First Advisor

Cynthia D. Mohr

Term of Graduation

Winter 2024

Date of Publication


Document Type


Degree Name

Doctor of Philosophy (Ph.D.) in Applied Psychology






close relationships, depression, mental health, social support, structural equation modeling



Physical Description

1 online resource (xi, 237 pages)


Social relationships are impactful to mental health and well-being, both positively and negatively. Different sources of support vary in their ability to meet our needs and ultimately influence our well-being. While research has examined aspects of supportive and harmful social relationships and mental health, much of this work is cross-sectional or limited to a single source of support. This dissertation aimed to better elucidate the relationship between social relationships and mental health by integrating multiple theoretical perspectives and multiple sources of support, in a series of three empirical studies to order to inform theory and interventions targeting mental health of high-risk groups.

Veterans are at increased risk of suicide relative to their civilian counterparts (Office of Mental Health and Suicide Prevention, 2018). Study 1 examined an acute indicator of suicide risk, agitation, and its temporal associations with social support from spouse, family, and friends over a 9-month period using three-wave cross-lagged panel models in a sample of employed veterans (SERVe; Hammer et al., 2017). Results revealed preliminary support for a reciprocal association between agitation and some sources of support, with directionality of cross-lagged effects varying across sources. Agitation was impacted by one’s relationships with family, whereas family support predicted subsequent agitation. For coupled veterans, spousal support predicted subsequent agitation. Social support from friends was not related to agitation longitudinally, illuminating nuances in the temporal associations between agitation and social support from spouse, family, and friends.
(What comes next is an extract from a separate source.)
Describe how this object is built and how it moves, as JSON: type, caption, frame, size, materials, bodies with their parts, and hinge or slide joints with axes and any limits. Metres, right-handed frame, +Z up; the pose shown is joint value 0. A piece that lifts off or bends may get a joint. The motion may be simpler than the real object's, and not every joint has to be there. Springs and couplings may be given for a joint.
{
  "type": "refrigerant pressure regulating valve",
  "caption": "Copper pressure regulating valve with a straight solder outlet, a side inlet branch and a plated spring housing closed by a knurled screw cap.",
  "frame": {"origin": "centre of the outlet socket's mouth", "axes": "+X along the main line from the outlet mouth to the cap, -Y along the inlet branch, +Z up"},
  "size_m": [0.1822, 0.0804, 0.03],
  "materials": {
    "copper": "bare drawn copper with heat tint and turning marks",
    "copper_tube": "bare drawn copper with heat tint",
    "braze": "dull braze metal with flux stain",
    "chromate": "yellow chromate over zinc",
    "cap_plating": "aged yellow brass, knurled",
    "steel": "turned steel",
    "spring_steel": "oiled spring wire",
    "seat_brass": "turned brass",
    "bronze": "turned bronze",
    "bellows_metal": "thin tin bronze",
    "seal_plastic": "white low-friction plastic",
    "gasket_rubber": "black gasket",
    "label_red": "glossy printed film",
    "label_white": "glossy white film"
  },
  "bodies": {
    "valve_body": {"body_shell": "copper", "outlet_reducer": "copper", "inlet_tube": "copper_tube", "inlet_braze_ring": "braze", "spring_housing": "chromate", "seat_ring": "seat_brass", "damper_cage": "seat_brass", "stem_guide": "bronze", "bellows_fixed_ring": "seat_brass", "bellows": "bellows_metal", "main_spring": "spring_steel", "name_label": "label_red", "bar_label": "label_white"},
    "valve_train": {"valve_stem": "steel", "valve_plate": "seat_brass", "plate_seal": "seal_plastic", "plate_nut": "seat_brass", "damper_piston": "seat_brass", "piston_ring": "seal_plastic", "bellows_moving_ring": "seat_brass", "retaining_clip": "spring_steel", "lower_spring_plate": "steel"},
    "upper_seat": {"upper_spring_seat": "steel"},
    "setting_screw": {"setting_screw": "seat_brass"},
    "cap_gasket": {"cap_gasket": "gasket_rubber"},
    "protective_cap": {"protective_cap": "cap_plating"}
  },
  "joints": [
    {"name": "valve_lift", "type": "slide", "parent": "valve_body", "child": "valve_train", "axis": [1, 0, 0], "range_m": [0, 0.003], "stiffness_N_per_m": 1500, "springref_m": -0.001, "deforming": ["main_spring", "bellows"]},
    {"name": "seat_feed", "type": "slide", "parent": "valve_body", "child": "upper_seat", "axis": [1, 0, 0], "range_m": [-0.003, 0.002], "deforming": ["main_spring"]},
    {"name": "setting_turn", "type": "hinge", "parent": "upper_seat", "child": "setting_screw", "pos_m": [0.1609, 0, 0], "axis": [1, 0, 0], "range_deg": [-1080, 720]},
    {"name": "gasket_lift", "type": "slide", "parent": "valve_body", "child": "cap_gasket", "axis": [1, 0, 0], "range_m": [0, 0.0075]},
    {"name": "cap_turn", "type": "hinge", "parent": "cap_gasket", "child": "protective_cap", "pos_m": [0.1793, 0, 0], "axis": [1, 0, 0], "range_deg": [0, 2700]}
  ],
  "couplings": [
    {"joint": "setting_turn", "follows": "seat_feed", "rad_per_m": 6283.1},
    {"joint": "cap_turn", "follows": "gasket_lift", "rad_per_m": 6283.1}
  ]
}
Marital transitions, widowhood or divorce, are incredibly stressful for older adults and have long-term impacts on mental health and well-being (Lin et al., 2019; Sasson & Umberson, 2014). Study 2 also took a longitudinal approach to examining social relationships and mental health by examining support and strain from multiple sources (spouse, family, friends, and children) as predictors of depressive symptom trajectories prior to and following a marital transition using latent piecewise growth curve modeling. Social strain did not emerge as a significant predictor of depressive symptom trajectories post-marital transition. Social support from spouse was related to more difficult mental health recoveries after transition, whereas social support from friends was related to a quicker adjustment. These results provide additional evidence for the importance of a strong friend network to mitigate the detrimental effects of marital transitions on mental health among older adults adjusting to widowhood or divorce.

Military-connected individuals are at increased risk for mental health disorders and adverse behavioral health outcomes (Mohr et al., 2018; Office of Mental Health and Suicide Prevention, 2018; Steenkamp et al., 2015) but are less likely to seek help for mental health problems than physical health problems (Britt, 2000). Previous research indicates that social support, mental health stigma, and organizational barriers to care impact service member behavioral health and treatment seeking for many military-connected individuals (Coleman et al., 2017). Study 3 aimed to elucidate the interactive effects of social relationships and suicide risk factors on behavioral health care utilization, utilizing a sample of active-duty soldiers who participated in the Resilience-Supportive Leadership Training (RESULT) study. Main effects models revealed that perceived partner responsiveness, stigma, and barriers to care were all associated with less frequent behavioral health treatment use. For coupled participants, perceived partner responsiveness attenuated the effects of stigma and barriers to care on treatment use, evidenced by results of moderation models. Study 3 findings highlight the important role spouses play in the process of treatment seeking and utilization among this high-risk sample. Taken together, this series of studies provides evidence for the importance of including distinct sources of social support when examining the interactive effects of mental health and social relationships over time, ultimately informing future interventions targeting social relationships to improve mental health and as inform barriers and facilitators to seeking behavioral health care.